**Source material**
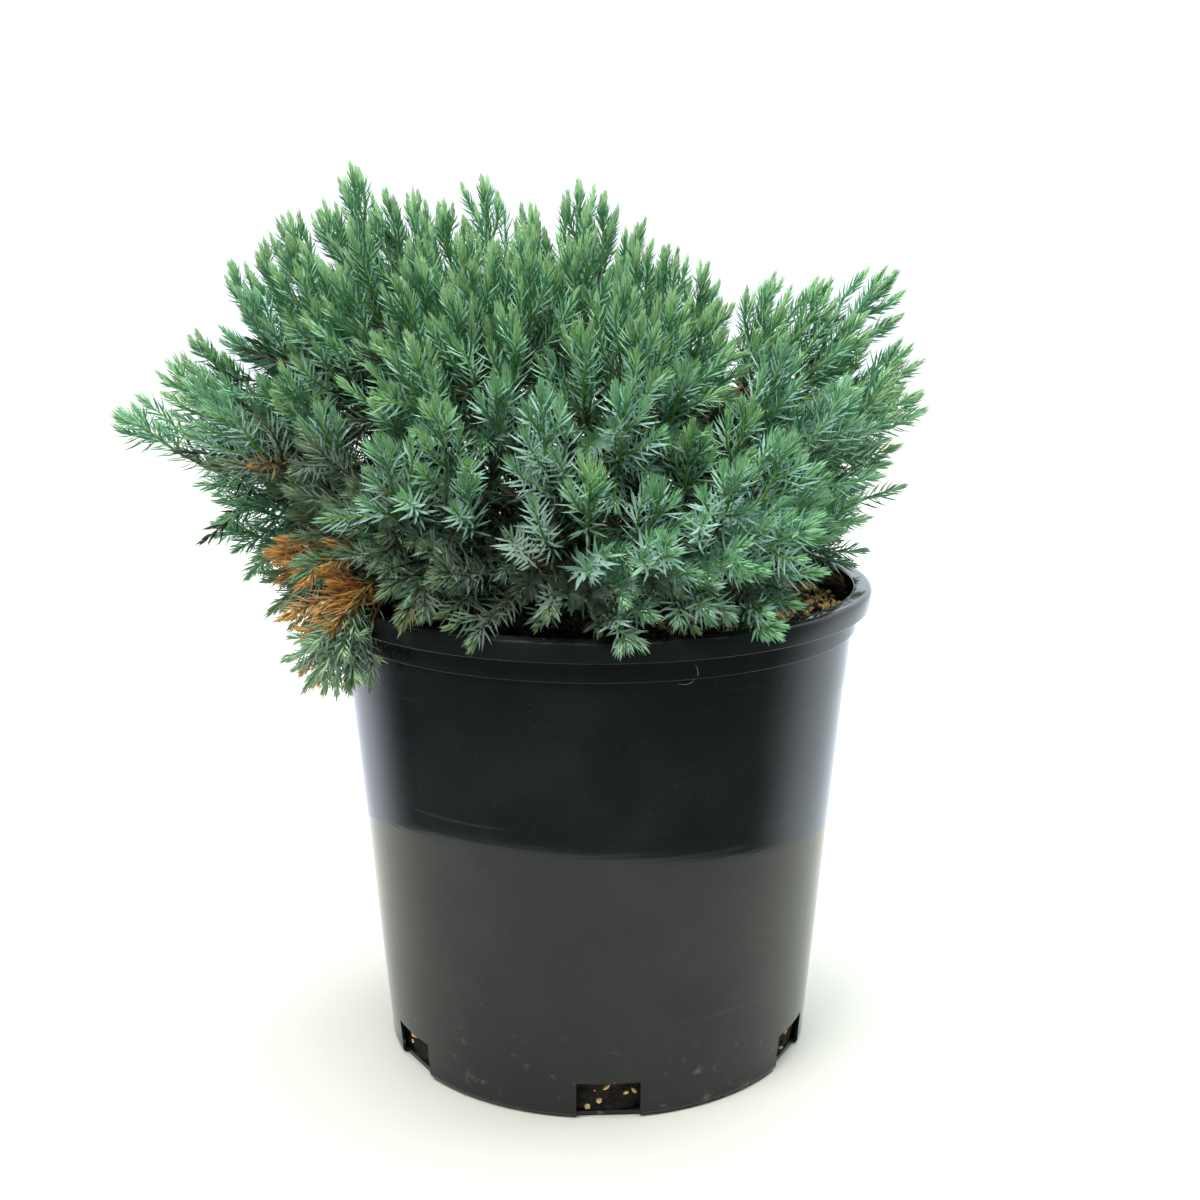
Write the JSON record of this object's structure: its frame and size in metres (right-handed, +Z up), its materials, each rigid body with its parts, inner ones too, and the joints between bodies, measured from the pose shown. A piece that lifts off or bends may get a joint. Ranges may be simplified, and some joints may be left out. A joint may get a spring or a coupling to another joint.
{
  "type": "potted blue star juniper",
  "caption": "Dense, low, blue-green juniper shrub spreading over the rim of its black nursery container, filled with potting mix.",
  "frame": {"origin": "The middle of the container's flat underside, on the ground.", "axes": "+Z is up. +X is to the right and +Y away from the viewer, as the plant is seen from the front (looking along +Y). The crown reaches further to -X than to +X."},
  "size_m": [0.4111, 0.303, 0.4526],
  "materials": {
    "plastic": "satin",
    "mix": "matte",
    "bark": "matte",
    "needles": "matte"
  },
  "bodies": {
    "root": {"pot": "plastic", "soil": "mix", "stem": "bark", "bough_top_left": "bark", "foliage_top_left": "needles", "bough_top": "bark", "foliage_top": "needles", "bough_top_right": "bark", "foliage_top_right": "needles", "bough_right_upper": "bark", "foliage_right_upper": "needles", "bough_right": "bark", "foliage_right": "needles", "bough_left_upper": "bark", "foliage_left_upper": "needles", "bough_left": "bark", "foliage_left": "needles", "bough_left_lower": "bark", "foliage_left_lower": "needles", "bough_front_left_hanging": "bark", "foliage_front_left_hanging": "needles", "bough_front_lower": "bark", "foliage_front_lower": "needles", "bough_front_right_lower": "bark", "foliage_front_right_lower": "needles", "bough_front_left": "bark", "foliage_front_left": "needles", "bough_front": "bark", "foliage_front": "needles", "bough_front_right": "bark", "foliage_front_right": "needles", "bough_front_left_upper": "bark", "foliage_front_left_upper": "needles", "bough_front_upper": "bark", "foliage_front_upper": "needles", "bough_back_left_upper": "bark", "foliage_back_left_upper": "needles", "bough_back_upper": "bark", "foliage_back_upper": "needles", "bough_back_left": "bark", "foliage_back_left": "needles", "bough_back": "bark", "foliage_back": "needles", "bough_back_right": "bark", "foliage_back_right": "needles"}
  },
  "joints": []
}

**Stated problem**
Nothing in the data may differ; print all of it exactly as written.

**Answer for this exercise**
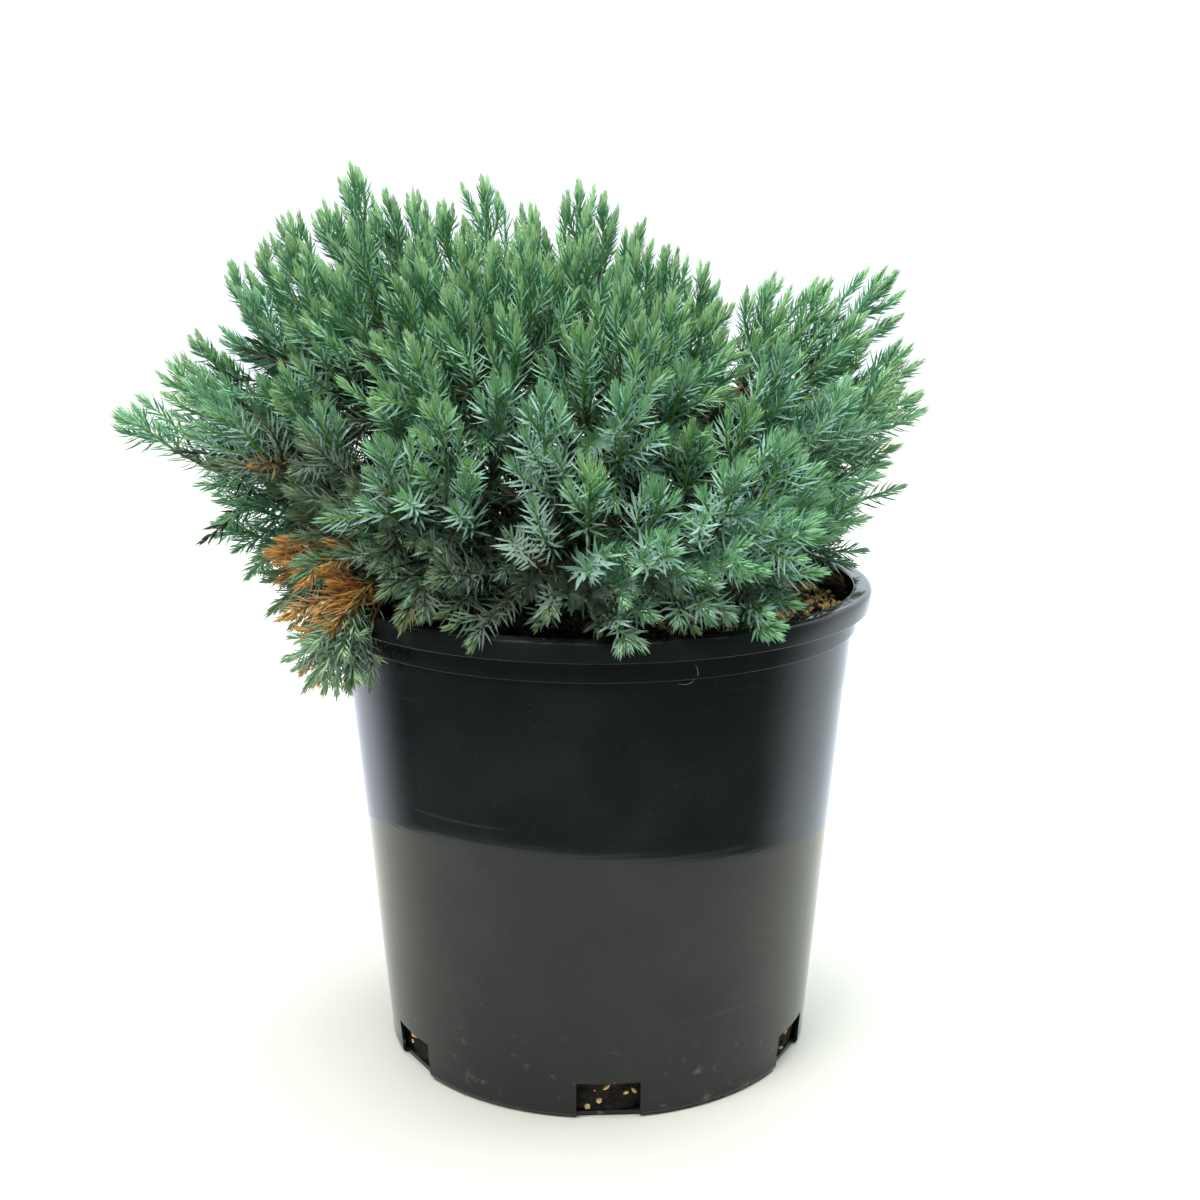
Write the JSON record of this object's structure: its frame and size in metres (right-handed, +Z up), its materials, each rigid body with its parts, inner ones too, and the joints between bodies, measured from the pose shown. A piece that lifts off or bends may get a joint. Ranges may be simplified, and some joints may be left out. A joint may get a spring or a coupling to another joint.
{
  "type": "potted blue star juniper",
  "caption": "Dense, low, blue-green juniper shrub spreading over the rim of its black nursery container, filled with potting mix.",
  "frame": {"origin": "The middle of the container's flat underside, on the ground.", "axes": "+Z is up. +X is to the right and +Y away from the viewer, as the plant is seen from the front (looking along +Y). The crown reaches further to -X than to +X."},
  "size_m": [0.4111, 0.303, 0.4526],
  "materials": {
    "plastic": "satin",
    "mix": "matte",
    "bark": "matte",
    "needles": "matte"
  },
  "bodies": {
    "root": {"pot": "plastic", "soil": "mix", "stem": "bark", "bough_top_left": "bark", "foliage_top_left": "needles", "bough_top": "bark", "foliage_top": "needles", "bough_top_right": "bark", "foliage_top_right": "needles", "bough_right_upper": "bark", "foliage_right_upper": "needles", "bough_right": "bark", "foliage_right": "needles", "bough_left_upper": "bark", "foliage_left_upper": "needles", "bough_left": "bark", "foliage_left": "needles", "bough_left_lower": "bark", "foliage_left_lower": "needles", "bough_front_left_hanging": "bark", "foliage_front_left_hanging": "needles", "bough_front_lower": "bark", "foliage_front_lower": "needles", "bough_front_right_lower": "bark", "foliage_front_right_lower": "needles", "bough_front_left": "bark", "foliage_front_left": "needles", "bough_front": "bark", "foliage_front": "needles", "bough_front_right": "bark", "foliage_front_right": "needles", "bough_front_left_upper": "bark", "foliage_front_left_upper": "needles", "bough_front_upper": "bark", "foliage_front_upper": "needles", "bough_back_left_upper": "bark", "foliage_back_left_upper": "needles", "bough_back_upper": "bark", "foliage_back_upper": "needles", "bough_back_left": "bark", "foliage_back_left": "needles", "bough_back": "bark", "foliage_back": "needles", "bough_back_right": "bark", "foliage_back_right": "needles"}
  },
  "joints": []
}